Doch die Axa stellte sich wie so viele Betriebsschließungsversicherer quer. Der Versicherer verwies darauf, dass das Coronavirus in den Bedingungen nicht aufgeführt sei. Ceccaroli vertrat dagegen die Ansicht, dass die dort aufgelisteten Krankheiten nur als Beispiele zu verstehen sind und Covid-19 sehr wohl versichert sei - und verklagte den Versicherer. Das Landgericht Lübeck und das Oberlandesgericht (OLG) Schleswig ließen ihn abblitzen - und jetzt auch der BGH.

Nach Ansicht der Richter handelt es sich bei der Aufzählung nicht nur um Beispiele. Es bestehe nur Versicherungsschutz für die aufgelisteten Krankheiten. Das sei für die Kunden auch klar ersichtlich. "Der durchschnittliche Versicherungsnehmer wird zwar einerseits ein Interesse an einem möglichst umfassenden Versicherungsschutz haben, andererseits aber nicht davon ausgehen können, dass der Versicherer auch für nicht im Katalog aufgeführte Krankheiten und Krankheitserreger die Deckung übernehmen will", so der BGH.

Dass sich der BGH einem anderen Urteil nicht anschloss, lässt die Gastronomen noch hoffen

Damit haben auch Gastronomen mit ähnlichen Klauseln schlechte Karten. "Diese Bedingungen sind kein Exot", sagt Cäsar Czeremuga von der Kanzlei Norden Rechtsanwälte. Viele Versicherungsnehmer - auch die Klienten, die er vertritt - hätten Krankheitsaufzählungen in ihren Bedingungen. "Das ist ein sehr enttäuschendes Urteil für viele Hundert Betriebe."

Der BGH habe aber auch betont, dass immer im Einzelfall entschieden werden müsse, ob ein Anspruch auf Leistung besteht. "Es kommt auf die konkrete Bedingungslage an", erklärt Czeremuga.
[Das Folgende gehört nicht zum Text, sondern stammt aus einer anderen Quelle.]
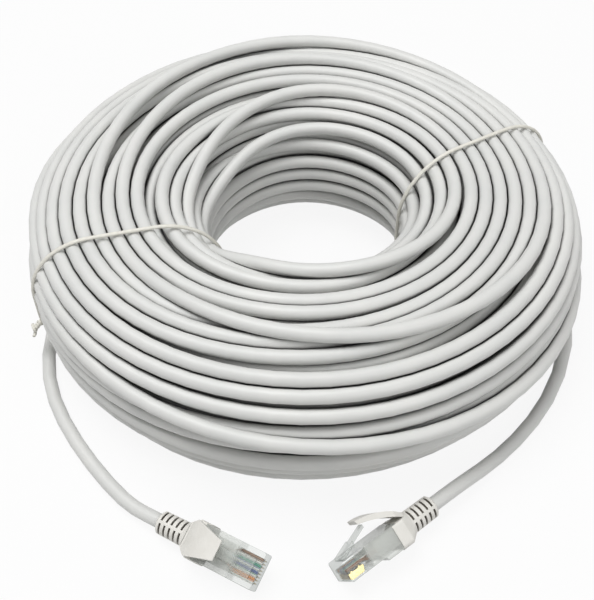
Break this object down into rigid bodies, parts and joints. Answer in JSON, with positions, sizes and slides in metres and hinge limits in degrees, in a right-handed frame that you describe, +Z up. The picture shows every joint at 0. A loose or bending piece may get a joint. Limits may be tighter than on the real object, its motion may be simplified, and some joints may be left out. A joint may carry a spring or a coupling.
{
  "type": "ethernet patch cable",
  "caption": "Coiled round network patch cable with a clear modular plug and a grooved pale boot on each end, held by two twist ties.",
  "frame": {"origin": "middle of the whole part's footprint on the surface it lies on", "axes": "+Z up from the surface; -Y towards the two plugs, which lie in front of the coil; +X to the right seen from the plugs"},
  "size_m": [0.1962, 0.2252, 0.0566],
  "materials": {
    "jacket": "satin",
    "boot": "satin",
    "clear_plastic": "gloss",
    "gold_contact": "polished",
    "tie": "matte",
    "wire_white_orange": "satin",
    "wire_orange": "satin",
    "wire_white_green": "satin",
    "wire_blue": "satin",
    "wire_white_blue": "satin",
    "wire_green": "satin",
    "wire_white_brown": "satin",
    "wire_brown": "satin"
  },
  "bodies": {
    "cable": {"coil_turns": "jacket", "coil_core": "jacket", "tie_left": "tie", "tie_right": "tie", "cable_tail_left": "jacket", "cable_tail_right": "jacket", "housing_left": "clear_plastic", "contacts_left": "gold_contact", "boot_left": "boot", "jacket_end_left": "jacket", "wire_white_orange_left": "wire_white_orange", "wire_orange_left": "wire_orange", "wire_white_green_left": "wire_white_green", "wire_blue_left": "wire_blue", "wire_white_blue_left": "wire_white_blue", "wire_green_left": "wire_green", "wire_white_brown_left": "wire_white_brown", "wire_brown_left": "wire_brown", "housing_right": "clear_plastic", "contacts_right": "gold_contact", "boot_right": "boot", "jacket_end_right": "jacket", "wire_white_orange_right": "wire_white_orange", "wire_orange_right": "wire_orange", "wire_white_green_right": "wire_white_green", "wire_blue_right": "wire_blue", "wire_white_blue_right": "wire_white_blue", "wire_green_right": "wire_green", "wire_white_brown_right": "wire_white_brown", "wire_brown_right": "wire_brown"},
    "tongue_left": {"boot_tongue_left": "boot"},
    "latch_left": {"latch_left": "clear_plastic"},
    "tongue_right": {"boot_tongue_right": "boot"},
    "latch_right": {"latch_right": "clear_plastic"}
  },
  "joints": [
    {"name": "tongue_left_hinge", "type": "hinge", "parent": "cable", "child": "tongue_left", "pos_m": [-0.03668, -0.09541, 0.01008], "axis": [0.4387, 0.8141, 0.3806], "range_deg": [0, 15], "stiffness_Nm_per_rad": 0.02, "springref_deg": -1.15},
    {"name": "latch_left_hinge", "type": "hinge", "parent": "cable", "child": "latch_left", "pos_m": [-0.01705, -0.10687, 0.01195], "axis": [0.4387, 0.8141, 0.3806], "range_deg": [-16.2, 0]},
    {"name": "tongue_right_hinge", "type": "hinge", "parent": "cable", "child": "tongue_right", "pos_m": [0.02723, -0.08823, 0.00947], "axis": [0.3196, -0.4077, 0.8554], "range_deg": [0, 15], "stiffness_Nm_per_rad": 0.02, "springref_deg": -1.15},
    {"name": "latch_right_hinge", "type": "hinge", "parent": "cable", "child": "latch_right", "pos_m": [0.00958, -0.10267, 0.00918], "axis": [0.3196, -0.4077, 0.8554], "range_deg": [-16.2, 0]}
  ],
  "couplings": [
    {"joint": "latch_left_hinge", "follows": "tongue_left_hinge", "ratio": -1.08},
    {"joint": "latch_right_hinge", "follows": "tongue_right_hinge", "ratio": -1.08}
  ]
}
Der aktuelle Fall war nur der erste von vielen: Insgesamt warten noch rund 160 Gastronomen auf eine Entscheidung durch den BGH.

Positiv sei, dass der oberste Gerichtshof einer anderen Argumentation des OLG Schleswig nicht gefolgt ist, betonte Czeremuga. Das OLG hatte die Corona-Schäden schon deshalb als nicht versichert angesehen, weil der Betrieb aufgrund einer Allgemeinverfügung präventiv geschlossen worden ist und es keine Covid-19-Infektion im Betrieb gab. Das sei auch gar nicht nötig, urteilten die Richter des BGH. Der Eintritt des Versicherungsfalls setze "nicht die Verwirklichung einer aus dem Betrieb selbst erwachsenden, sogenannten intrinsischen, Infektionsgefahr voraus", erklärten die Richter.

Die Betriebsschließungsversicherung ist eine Nischensparte, die es in der Pandemie zu großem Aufsehen gebracht hat. Nur gut zwei Prozent der 3,5 Millionen Betriebe in Deutschland haben eine solche Police abgeschlossen. Im Corona-Jahr 2020 kamen die Versicherer auf Prämieneinnahmen von 26 Millionen Euro, bei Schadenzahlungen von satten 900 Millionen Euro. Einige Gesellschaften wie die Talanx-Tochter HDI zahlten die Lockdown-Schäden freiwillig, andere erst nach Gerichtsprozessen.

Nach Angaben des Versichererverbands GDV zogen insgesamt 470 Betriebe vor Gericht. Die Versicherer gingen bei den gerichtlichen Auseinandersetzungen meist als Sieger hervor: In erster Instanz entschieden die Gerichte in rund 90 Prozent der Fälle zu ihren Gunsten, in zweiter Instanz waren es sogar 95 Prozent. Anwälte aus dem Gastronomen-Lager verweisen allerdings darauf, dass sich Versicherer gern mit den Klägern auf einen Vergleich einigen, sobald ein für sie negatives Urteil droht - was die Statistik verzerren würde.

Für künftige Schäden sind die aktuellen BGH-Prozesse nicht mehr von Bedeutung: Die Versicherer haben Pandemien in ihren Neuverträgen inzwischen ausgeschlossen.